When the Spanish entered New Mexico the Franciscans tried to stop dancing at the Pueblos. This was one cause of the Pueblo revolt in 1680. After the Spanish returned, the Franciscans adopted a live and let live attitude toward the dances.  The Indians accepted Catholicism as their Religión and regarded the other rites as their costumbres.

After the U.S. conquered New Mexico, the Bureau of Indians Affairs was largely controlled by Protestants who decided the dances were pagan and should be suppressed by the government so that Indians could become individualistic, enlightened, modern Protestants. This campaign reached a peak I the 1920s (along with other anti-dance agitation among Anglos).

But New Mexico and especially Taos had attracted modernist artists who liked the dances. They helped the Pueblos defend the dances on the grounds of religious freedom.

The concept of religion in the First Amendment is a product of an Enlightenment and Protestant milieu and does not describe how other cultures think about themselves. But the Pueblos were forced into defining their customs as “religious” in order to defend them.

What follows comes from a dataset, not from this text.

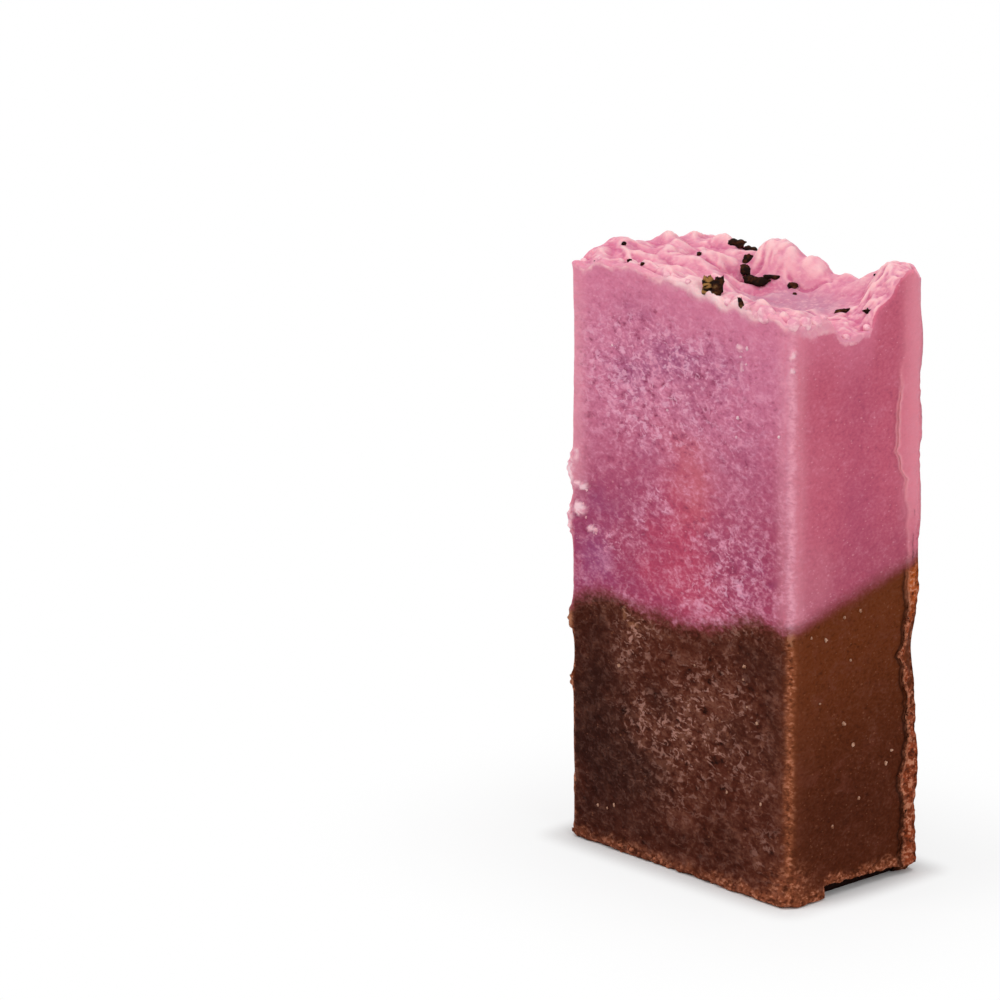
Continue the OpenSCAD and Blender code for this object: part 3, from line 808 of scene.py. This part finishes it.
def marks_of(points):
    """Marks that the soap's material reads at each point."""
    x, y, z = points.T
    cut = on_cut(points)
    from_edge = HALF_W - np.abs(x) + HALF_D - np.abs(y)
    bevel = (x > 0) & (y < 0)
    across = HALF_W - x - HALF_D - y + 0.3 * noise.rough(points, 3, 2)
    past = y - HALF_D + burr_edge(z)
    right = step(HALF_W - 0.3, HALF_W - 0.1, x)
    crisp = burr_crisp(z)
    edge_highlight = bump(np.maximum(0, from_edge - 0.9) / 2.4) * step(50, 58, z)
    bevel_highlight_wings = 0.6 * bump(np.maximum(0, from_edge - EDGE_R) / 1.5)
    return {
        "seam": z - seam_at(x, y) - fields(points, SEAM_SHIFTS) * cut,
        "cut": cut,
        "hue": fields(points, HUES) * cut,
        "salmon": fields(points, SALMON) * cut,
        "bloom": np.clip(fields(points, BLOOMS), 0, 1) * cut,
        "shade": np.clip(fields(points, SHADES), 0, 1) * cut + side_fields(points, SIDE_SHADES),
        # Partly real wear and partly painted highlight: paler along the four upright edges
        "wear_and_highlight": corner_wear_and_highlight(points),
        # Painted highlight: a pale band down the middle of the front right bevel
        "bevel": bump(across / 0.9) * step(3, 1.5, from_edge) * bevel,
        # Painted highlight along the upright edges above about 50 mm and beside the bevel, with the right face's light
        # fields added
        "edge": mix(edge_highlight, bevel_highlight_wings, bevel) + side_fields(points, SIDE_LIGHTS),
        "spot": spots(points),
        "top": np.zeros(len(points)),
        "pool": pool(x, y),
        "cream": bump((y + HALF_D - 0.3) / 1.1) * step(-7, 1, x) * step(17, 12, x),
        "burr": mix(0.6 * step(-1.6, 1.2, past), step(-0.2, 0.05, past), crisp) * right,
        # Painted highlight: a pale line along the ragged edge of the burr's lip
        "lip": bump((past - 0.15) / 0.25) * right * crisp,
        # Painted shadow: dark along the foot of the burr's ragged lip
        "painted_shadow": bump((past + 0.35) / 0.35) * right * crisp,
    }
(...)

The Pueblo Indians used the First Amendment to defend their dances against a Protestant/ BIA attempt to outlaw them. But for the Pueblo Indians, dances and other rituals were as much a part of community work and responsibilities as clearing irrigation ditches. Christian Indians who rejected the dances as pagan therefore claimed the right not to participate in them based on their freedom of religion –  and not to suffer any penalties for their refusal. So religious freedom was a two edged sword.

In her book We Have a Religion: The 1920s Pueblo Indian Dance Controversy and American Religious Freedom, Tisa Wegner of Yale Divinity School examines the complex politics surrounding the dance controversy. Here is her summary:

“By defining themselves as the defenders of Pueblo religion, using the tools of the American legal system if necessary, Pueblo leaders of the 1920s had shaped a new traditionalism based partly on American categories of religion and religious freedom. In concert with modernist reformers, Pueblo traditionalists recognized that naming their practices “religion” could provide a valuable tool for self-defense. They understood that constitutional guarantees of freedom of religion wee a foundational element of American civil discourse. Successfully defining any aspect of Pueblo life as part of an authentic religion, then, could help defend it from government suppression. The Pueblos and their modernist defenders had managed to successfully label the dance ceremonies as “religion, within the public discourse, and thereby to defeat attempts by Christian assimilationists and the BIA to directly forbid them. When BIA polices threatened to further eared tribal sovereignty, Pueblo leaders responded by insisting that their traditions of governance were also religion and therefore equally defensible in terms of religious freedom. Pueblo leaders insisted in liberal democratic religious freedoms and protections as a way to protect their claims to tribal identity. Despite the individualism built into the liberal system, their survival today demonstrates that they were largely successful. Their appeal to religion should not be understood as an imposition of a Western ideology but as an indigenous strategy of resistance, contributing to the ongoing adaptation of Pueblo traditions.”

Wegner is seeking to examine the concept of religion, which, as it appears in the First Amendment, is the product of an Enlightenment and Protestant milieu that identifies religion primarily as a matter of interior sentiments and beliefs. This does not mesh with how other cultures conceive of themselves.

Wegner doesn’t discuss Judaism, but clearly observant and Orthodox Judaism would have many of the same problems as the Pueblos did, and there have been legal attacks on kosher butchering and circumcision. Islam too would have serious problems with the First Amendment conception of religion. The courts want to know whether a practice, such as female circumcision is religious or a only a custom and whether it is a central practice of a religion. But these questions are meaningless outside a specifically Enlightenment conception of religion.